The program honored Naftali Fraenkel, Gilad Shaar and Eyal Yifrach who were kidnapped and killed last month by Islamic militants. Their disappearance sparked worldwide concern, particularly among Jews who rallied on social media and elsewhere in hopes the young men would be located alive. Instead, their bodies were found June 30.

Interviewed just before the event, Jewish Community Relations Council executive director Batya Abramson-Goldstein said the gathering had to be put together quickly with word being spread by phone calls, email and social media. She said organizations were eager to partner and that people seemed grateful to be a part of it.

“This is an opportunity for the community to come together, to grieve together, to remember the boys who were so tragically taken when their lives hadn’t fully begun and to find comfort by being together,” she said.

The gathering was a somber one marked by psalms, candle lighting and music from St. Louis Symphony members Melissa Brooks and Patti Wolf as well as Gesher Music Festival’s Sara Sitzer. Cantor Ron Eichaker of United Hebrew led the singing of Hatikvah.

Rabbis Elizabeth Hersh of Temple Emanuel and Ari Kaiman of Congregation B’nai Amoona each contributed a reading and Rabbi Ze’ev Smason of Nusach Hari B’nai Zion delivered a prayer for Israel.

In opening remarks, Rehfeld noted a declaration of remembrance and solidarity issued by Rep. William Lacy Clay and then noted the personal connection the mourners felt to young men who had been strangers to them just weeks ago.

“We gather today to honor their memory, the memory of three boys slain because of who they were,” he said. 

“We mourn their loss and share, however small, a portion of their family’s grief. We mourn as parents, as children. We mourn as Jews and as human beings.”

Rehfeld called the murders an assault on the Jewish people as a whole.

“These boys were murdered because they were Jewish, used by others to advance a political agenda meant to undermine the very integrity of the Jewish people’s project of self-determination,” he said. “We feel this loss personally because we are part of that collective body.”

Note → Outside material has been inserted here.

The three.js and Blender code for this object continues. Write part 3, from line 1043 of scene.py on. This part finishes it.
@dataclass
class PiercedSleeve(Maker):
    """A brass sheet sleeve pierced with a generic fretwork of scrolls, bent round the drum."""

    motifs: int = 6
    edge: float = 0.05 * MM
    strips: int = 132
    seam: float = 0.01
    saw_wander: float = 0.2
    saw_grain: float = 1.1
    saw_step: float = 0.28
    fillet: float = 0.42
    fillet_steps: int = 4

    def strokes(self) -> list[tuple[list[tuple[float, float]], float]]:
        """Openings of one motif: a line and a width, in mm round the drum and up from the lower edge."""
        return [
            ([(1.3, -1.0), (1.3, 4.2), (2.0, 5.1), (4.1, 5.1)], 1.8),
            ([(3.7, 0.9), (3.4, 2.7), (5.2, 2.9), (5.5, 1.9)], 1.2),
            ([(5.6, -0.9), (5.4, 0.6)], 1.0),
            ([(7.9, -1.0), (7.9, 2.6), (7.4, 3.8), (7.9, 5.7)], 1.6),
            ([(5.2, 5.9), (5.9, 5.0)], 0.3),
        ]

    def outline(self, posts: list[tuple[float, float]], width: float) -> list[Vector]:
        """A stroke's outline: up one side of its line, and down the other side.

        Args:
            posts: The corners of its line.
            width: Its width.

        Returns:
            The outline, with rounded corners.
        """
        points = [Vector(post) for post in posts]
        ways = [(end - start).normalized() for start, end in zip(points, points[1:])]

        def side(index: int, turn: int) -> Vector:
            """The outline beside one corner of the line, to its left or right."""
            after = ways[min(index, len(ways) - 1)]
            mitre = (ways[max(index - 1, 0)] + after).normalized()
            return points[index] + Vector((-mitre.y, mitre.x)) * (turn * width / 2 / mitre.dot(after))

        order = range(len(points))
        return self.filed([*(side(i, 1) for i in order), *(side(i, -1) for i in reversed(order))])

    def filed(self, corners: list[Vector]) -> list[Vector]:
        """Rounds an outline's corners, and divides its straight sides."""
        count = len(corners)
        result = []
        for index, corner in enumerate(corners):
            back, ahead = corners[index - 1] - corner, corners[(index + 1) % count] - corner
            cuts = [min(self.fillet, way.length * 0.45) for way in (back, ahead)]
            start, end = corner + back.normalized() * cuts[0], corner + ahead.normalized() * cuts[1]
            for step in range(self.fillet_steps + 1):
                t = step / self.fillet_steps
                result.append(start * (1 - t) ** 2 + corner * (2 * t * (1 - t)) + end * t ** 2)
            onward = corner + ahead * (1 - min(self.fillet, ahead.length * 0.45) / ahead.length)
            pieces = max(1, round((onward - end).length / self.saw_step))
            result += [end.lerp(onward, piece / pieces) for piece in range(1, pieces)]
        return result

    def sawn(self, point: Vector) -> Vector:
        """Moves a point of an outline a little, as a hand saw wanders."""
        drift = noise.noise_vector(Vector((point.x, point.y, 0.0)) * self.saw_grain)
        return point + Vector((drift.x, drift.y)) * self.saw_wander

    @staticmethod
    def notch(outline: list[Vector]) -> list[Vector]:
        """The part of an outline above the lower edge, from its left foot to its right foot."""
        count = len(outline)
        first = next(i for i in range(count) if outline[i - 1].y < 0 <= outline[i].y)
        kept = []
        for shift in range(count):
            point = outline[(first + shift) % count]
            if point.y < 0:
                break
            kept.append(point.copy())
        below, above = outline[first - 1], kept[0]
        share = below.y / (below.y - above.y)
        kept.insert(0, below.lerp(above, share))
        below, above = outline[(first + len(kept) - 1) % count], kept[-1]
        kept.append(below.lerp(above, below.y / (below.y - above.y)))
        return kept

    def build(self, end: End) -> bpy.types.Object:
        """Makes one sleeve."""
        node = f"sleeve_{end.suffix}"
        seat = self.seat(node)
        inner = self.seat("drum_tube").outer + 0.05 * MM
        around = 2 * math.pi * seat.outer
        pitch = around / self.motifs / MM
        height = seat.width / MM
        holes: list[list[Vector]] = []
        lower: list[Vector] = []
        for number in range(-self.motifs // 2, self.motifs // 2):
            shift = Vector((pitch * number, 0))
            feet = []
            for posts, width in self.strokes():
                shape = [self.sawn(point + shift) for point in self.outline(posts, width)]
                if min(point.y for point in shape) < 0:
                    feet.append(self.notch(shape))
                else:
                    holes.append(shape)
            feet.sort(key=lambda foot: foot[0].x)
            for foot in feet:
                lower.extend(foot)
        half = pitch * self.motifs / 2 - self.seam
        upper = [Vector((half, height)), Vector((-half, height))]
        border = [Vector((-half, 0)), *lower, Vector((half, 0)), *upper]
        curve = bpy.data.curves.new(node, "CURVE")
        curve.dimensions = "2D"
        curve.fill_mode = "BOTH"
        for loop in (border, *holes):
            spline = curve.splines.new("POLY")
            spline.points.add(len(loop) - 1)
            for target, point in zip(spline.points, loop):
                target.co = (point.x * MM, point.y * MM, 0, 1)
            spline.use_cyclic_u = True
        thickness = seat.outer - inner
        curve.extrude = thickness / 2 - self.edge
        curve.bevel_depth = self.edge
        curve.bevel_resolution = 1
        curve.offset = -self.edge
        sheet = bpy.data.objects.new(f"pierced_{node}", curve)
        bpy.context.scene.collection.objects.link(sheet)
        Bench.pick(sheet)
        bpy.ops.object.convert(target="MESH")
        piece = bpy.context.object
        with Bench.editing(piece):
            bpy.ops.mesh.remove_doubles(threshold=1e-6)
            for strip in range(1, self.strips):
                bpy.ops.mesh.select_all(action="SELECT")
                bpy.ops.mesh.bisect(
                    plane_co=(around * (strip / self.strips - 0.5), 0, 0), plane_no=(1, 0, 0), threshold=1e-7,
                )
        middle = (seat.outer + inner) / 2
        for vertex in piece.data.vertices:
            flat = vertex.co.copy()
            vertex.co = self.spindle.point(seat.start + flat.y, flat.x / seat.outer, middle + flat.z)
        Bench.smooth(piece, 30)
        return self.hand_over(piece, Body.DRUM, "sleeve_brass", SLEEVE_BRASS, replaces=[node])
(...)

He said that this tragedy, coming on the heels of anti-Semitic violence in the Kansas City area that left three dead in April, shows that the history of hatred against Jews still plagues the world. 

Rehfeld also noted that Jewish values consider the murder of all innocents abhorrent including that of a young Arab from East Jerusalem apparently killed in retaliation for the teens’ deaths.

“These principles also require us to speak clearly when injustice is committed in the name of those very values,” he said. “Even as we are here tonight to pay tribute to these three boys we must clearly condemn the brutal murder today of 16-year-old Palestinian Mohammed Hussein Abu Khdeir in what appears to be a revenge killing. Each of us must not hesitate in condemning these kinds of actions when they occur nor shall we harbor any ambivalence about doing so.”

Federation Board chair Patty Croughan read from a eulogy delivered at Gilad’s funeral.

“Let us remember every second that we are burying a child,” she said. “Today, we are burying a child who could have been any one of ours and therefore he is one of ours – all of us.”

“Hate can never be pure,” she added. “Rage is not holy.”

Tali Stadler of the local Israeli House at B’nai Amoona recited bios of the young men. The oldest, Eyal, was recalled as a 19-year-old youth counselor who loved sports and travel. Gilad, 16, was remembered as a popular and charismatic amateur pastry chef who earned high praise for his baking skills. Naftali, also 16, held duel Israeli-American citizenship and enjoyed basketball and the guitar.

“While we did not know these three young students, their radiant faces are deeply etched in our thoughts and we are haunted by the loss of their potential,” JCRC president Phyllis Markus told the crowd.

Donn Rubin, chair of the JCRC’s Israel Committee expressed his condolences and urged others to do the same by signing a community letter to the bereaved families, which would be delivered via the Chicago consulate.

“We should redouble our efforts to support Israel and to tell her story,” Rubin said. “Let your voice be heard and let it be an informed voice.”

Attendee Mark Weinstein, 44, echoed that sentiment in an interview after the program. He said the gathering was important to show the values of the Jewish community and of Israel, an effort he thinks should be ongoing.

“Hopefully, it is the start of something that would continue,” said the Kol Rinah congregant. “That’s my hope.”

Standing outside the auditorium as participants streamed out, Karen Aroesty, regional director of the Anti-Defamation League of Southern Illinois/Missouri, said she thought the gathering had struck the right tone but was saddened that it had to do so in the face of trauma. She also worried about increasing tensions in the Middle East in the wake of the killings.

“I do wonder about the news cycle this week and what more learning and coming together we will have to do before this particular, terribly sad story is over,” she said.